** Begin **

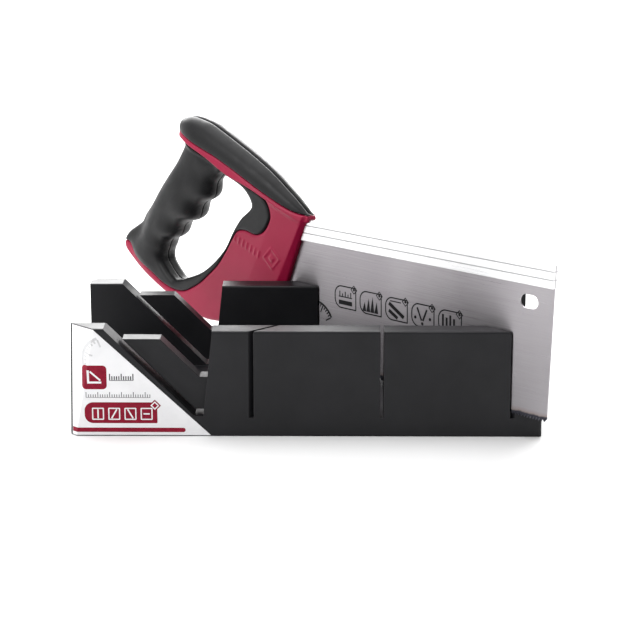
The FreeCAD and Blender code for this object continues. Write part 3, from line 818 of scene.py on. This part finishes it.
def sign_peaks(x, z):
    """Four pointed teeth of uneven height."""
    foot = z + 1.8
    marks = []
    for k, height in enumerate((6.5, 9.5, 11, 8)):
        at = x + 2.6 + 3.7 * k
        marks.append([(at, foot), (at + 3.65, foot), (at + 2.2, foot + height)])
    return marks


def sign_boards(x, z):
    """Two slanted boards under a line."""
    marks = bar(x + 3.5, z + 11.5, x + 17, z + 3.5, 2.6) + bar(x + 3.4, z + 6.6, x + 11.4, z + 2.2, 2.4)
    return marks + bar(x + 4.5, z + 13.2, x + 14.4, z + 13.2, 0.8)


def sign_fork(x, z):
    """Two strokes that lean together, and three dots."""
    marks = bar(x + 5.2, z + 13, x + 9.2, z + 4.6, 1.4)
    marks += bar(x + 13.8, z + 12.6, x + 10.3, z + 4.6, 1.4)
    for cx, cz in ((3.6, 6.2), (16.6, 6.6), (9.8, 2.6)):
        marks += disc(x + cx, z + cz, 1.1, 12)
    return marks


def sign_columns(x, z):
    """Four columns, of two heights in turn."""
    foot = z + 3.2
    marks = []
    for k, height in enumerate((9.5, 7.5, 9.5, 7.5)):
        at = x + 4.2 + 3.2 * k
        marks += bar(at, foot, at, foot + height, 1.7)
    return marks


def build_blade_marks():
    ink = print_ink("ink_black", (0.006, 0.006, 0.007), (0.014, 0.014, 0.016), 0.5)
    marks = []
    for i, sign in enumerate((sign_comb, sign_peaks, sign_boards, sign_fork, sign_columns)):
        x = SIGN_FIRST[0] + SIGN_STEP[0] * i
        z = SIGN_FIRST[1] + SIGN_STEP[1] * i
        marks += sign_frame(x, z) + sign(x, z)
    marks += protractor(-178, 27, 12.0, 19.0, 28, 84, 8, 1.0)
    printed("blade_marks", marks, on_blade, ink, "saw")


# ------------------------------------------------------------------ floor, lights, camera
FLOOR_SIZE = 16
FLOOR_DROP = 0.0002
# The white surroundings grow brighter towards this side: the span between, then the two strengths.
WORLD_SIDE = (-0.7, 0.71, 0)
WORLD_FADE = (-0.9, 0.9, 0.28, 1.1)
# Each lamp's place, target and size in metres, and its power in watts.
LAMPS = {
    "back_glow": ((0.2, 3.4, 1.6), (0, 0, 0.08), (5.5, 2.1), 270),
    "top_soft": ((-0.2, 0.1, 1.5), (0, 0, 0.05), (1.6, 1.4), 16),
    "left_key": ((-1.3, -0.7, 0.9), (0, 0, 0.08), (0.8, 0.8), 9),
}
# Solved from the box's corners in the photograph.
CAMERA_AT = (0.016, -1.280, 0.388)
CAMERA_DOWN, CAMERA_TURN = 14.30, 0.48
CAMERA_LENS, CAMERA_SENSOR = 113.8, 36


def area_light(name, place, target, size, power):
    data = bpy.data.lights.new(name, "AREA")
    data.shape = "RECTANGLE"
    data.size, data.size_y = size
    data.energy = power
    lamp = bpy.data.objects.new(name, data)
    lamp.location = place
    lamp.rotation_euler = (Vector(target) - Vector(place)).to_track_quat("-Z", "Y").to_euler()
    lamp.visible_camera = False
    bpy.context.scene.collection.objects.link(lamp)


def build_stage():
    bpy.ops.mesh.primitive_plane_add(size=FLOOR_SIZE, location=(0, 0, -FLOOR_DROP))
    floor = bpy.context.object
    floor.name = "floor"
    floor.data.materials.append(floor_paint())
    world = bpy.data.worlds.new("studio")
    bpy.context.scene.world = world
    world.use_nodes = True
    tree = world.node_tree
    tree.nodes["Background"].inputs["Color"].default_value = (1, 1, 1, 1)
    side = tree.nodes.new("ShaderNodeVectorMath")
    side.operation = "DOT_PRODUCT"
    side.inputs[1].default_value = WORLD_SIDE
    fade = tree.nodes.new("ShaderNodeMapRange")
    tree.links.new(tree.nodes.new("ShaderNodeTexCoord").outputs["Generated"], side.inputs[0])
    tree.links.new(side.outputs["Value"], fade.inputs["Value"])
    for socket, number in zip(RANGE_SOCKETS, WORLD_FADE):
        fade.inputs[socket].default_value = number
    tree.links.new(fade.outputs["Result"], tree.nodes["Background"].inputs["Strength"])
    for name, facts in LAMPS.items():
        area_light(name, *facts)
    bpy.context.scene.view_settings.view_transform = "Standard"


def build_camera():
    data = bpy.data.cameras.new("camera")
    data.sensor_width = CAMERA_SENSOR
    data.lens = CAMERA_LENS
    camera = bpy.data.objects.new("camera", data)
    camera.location = CAMERA_AT
    camera.rotation_euler = (math.radians(90 - CAMERA_DOWN), 0, math.radians(CAMERA_TURN))
    bpy.context.scene.collection.objects.link(camera)
    bpy.context.scene.camera = camera


repaint("mitre_box", box_plastic())
repaint("box_label", label_film())
repaint("saw_blade", blade_steel())
repaint("blade_back", back_aluminium())
repaint("tang_pins", blade_steel())
build_handle()
build_label()
build_blade_marks()
build_stage()
build_camera()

** End **

◆ **YOUR GOAL**
Give the data again, exactly as it stands.

◆ **COMPLETE RESPONSE**
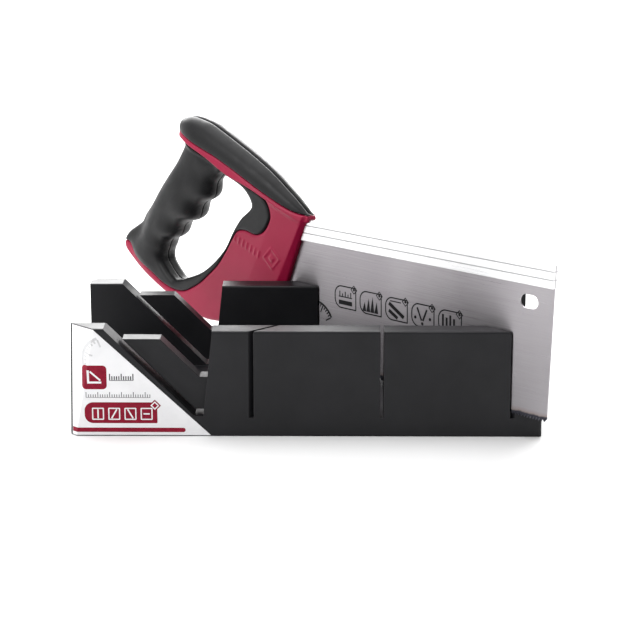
The FreeCAD and Blender code for this object continues. Write part 3, from line 818 of scene.py on. This part finishes it.
def sign_peaks(x, z):
    """Four pointed teeth of uneven height."""
    foot = z + 1.8
    marks = []
    for k, height in enumerate((6.5, 9.5, 11, 8)):
        at = x + 2.6 + 3.7 * k
        marks.append([(at, foot), (at + 3.65, foot), (at + 2.2, foot + height)])
    return marks


def sign_boards(x, z):
    """Two slanted boards under a line."""
    marks = bar(x + 3.5, z + 11.5, x + 17, z + 3.5, 2.6) + bar(x + 3.4, z + 6.6, x + 11.4, z + 2.2, 2.4)
    return marks + bar(x + 4.5, z + 13.2, x + 14.4, z + 13.2, 0.8)


def sign_fork(x, z):
    """Two strokes that lean together, and three dots."""
    marks = bar(x + 5.2, z + 13, x + 9.2, z + 4.6, 1.4)
    marks += bar(x + 13.8, z + 12.6, x + 10.3, z + 4.6, 1.4)
    for cx, cz in ((3.6, 6.2), (16.6, 6.6), (9.8, 2.6)):
        marks += disc(x + cx, z + cz, 1.1, 12)
    return marks


def sign_columns(x, z):
    """Four columns, of two heights in turn."""
    foot = z + 3.2
    marks = []
    for k, height in enumerate((9.5, 7.5, 9.5, 7.5)):
        at = x + 4.2 + 3.2 * k
        marks += bar(at, foot, at, foot + height, 1.7)
    return marks


def build_blade_marks():
    ink = print_ink("ink_black", (0.006, 0.006, 0.007), (0.014, 0.014, 0.016), 0.5)
    marks = []
    for i, sign in enumerate((sign_comb, sign_peaks, sign_boards, sign_fork, sign_columns)):
        x = SIGN_FIRST[0] + SIGN_STEP[0] * i
        z = SIGN_FIRST[1] + SIGN_STEP[1] * i
        marks += sign_frame(x, z) + sign(x, z)
    marks += protractor(-178, 27, 12.0, 19.0, 28, 84, 8, 1.0)
    printed("blade_marks", marks, on_blade, ink, "saw")


# ------------------------------------------------------------------ floor, lights, camera
FLOOR_SIZE = 16
FLOOR_DROP = 0.0002
# The white surroundings grow brighter towards this side: the span between, then the two strengths.
WORLD_SIDE = (-0.7, 0.71, 0)
WORLD_FADE = (-0.9, 0.9, 0.28, 1.1)
# Each lamp's place, target and size in metres, and its power in watts.
LAMPS = {
    "back_glow": ((0.2, 3.4, 1.6), (0, 0, 0.08), (5.5, 2.1), 270),
    "top_soft": ((-0.2, 0.1, 1.5), (0, 0, 0.05), (1.6, 1.4), 16),
    "left_key": ((-1.3, -0.7, 0.9), (0, 0, 0.08), (0.8, 0.8), 9),
}
# Solved from the box's corners in the photograph.
CAMERA_AT = (0.016, -1.280, 0.388)
CAMERA_DOWN, CAMERA_TURN = 14.30, 0.48
CAMERA_LENS, CAMERA_SENSOR = 113.8, 36


def area_light(name, place, target, size, power):
    data = bpy.data.lights.new(name, "AREA")
    data.shape = "RECTANGLE"
    data.size, data.size_y = size
    data.energy = power
    lamp = bpy.data.objects.new(name, data)
    lamp.location = place
    lamp.rotation_euler = (Vector(target) - Vector(place)).to_track_quat("-Z", "Y").to_euler()
    lamp.visible_camera = False
    bpy.context.scene.collection.objects.link(lamp)


def build_stage():
    bpy.ops.mesh.primitive_plane_add(size=FLOOR_SIZE, location=(0, 0, -FLOOR_DROP))
    floor = bpy.context.object
    floor.name = "floor"
    floor.data.materials.append(floor_paint())
    world = bpy.data.worlds.new("studio")
    bpy.context.scene.world = world
    world.use_nodes = True
    tree = world.node_tree
    tree.nodes["Background"].inputs["Color"].default_value = (1, 1, 1, 1)
    side = tree.nodes.new("ShaderNodeVectorMath")
    side.operation = "DOT_PRODUCT"
    side.inputs[1].default_value = WORLD_SIDE
    fade = tree.nodes.new("ShaderNodeMapRange")
    tree.links.new(tree.nodes.new("ShaderNodeTexCoord").outputs["Generated"], side.inputs[0])
    tree.links.new(side.outputs["Value"], fade.inputs["Value"])
    for socket, number in zip(RANGE_SOCKETS, WORLD_FADE):
        fade.inputs[socket].default_value = number
    tree.links.new(fade.outputs["Result"], tree.nodes["Background"].inputs["Strength"])
    for name, facts in LAMPS.items():
        area_light(name, *facts)
    bpy.context.scene.view_settings.view_transform = "Standard"


def build_camera():
    data = bpy.data.cameras.new("camera")
    data.sensor_width = CAMERA_SENSOR
    data.lens = CAMERA_LENS
    camera = bpy.data.objects.new("camera", data)
    camera.location = CAMERA_AT
    camera.rotation_euler = (math.radians(90 - CAMERA_DOWN), 0, math.radians(CAMERA_TURN))
    bpy.context.scene.collection.objects.link(camera)
    bpy.context.scene.camera = camera


repaint("mitre_box", box_plastic())
repaint("box_label", label_film())
repaint("saw_blade", blade_steel())
repaint("blade_back", back_aluminium())
repaint("tang_pins", blade_steel())
build_handle()
build_label()
build_blade_marks()
build_stage()
build_camera()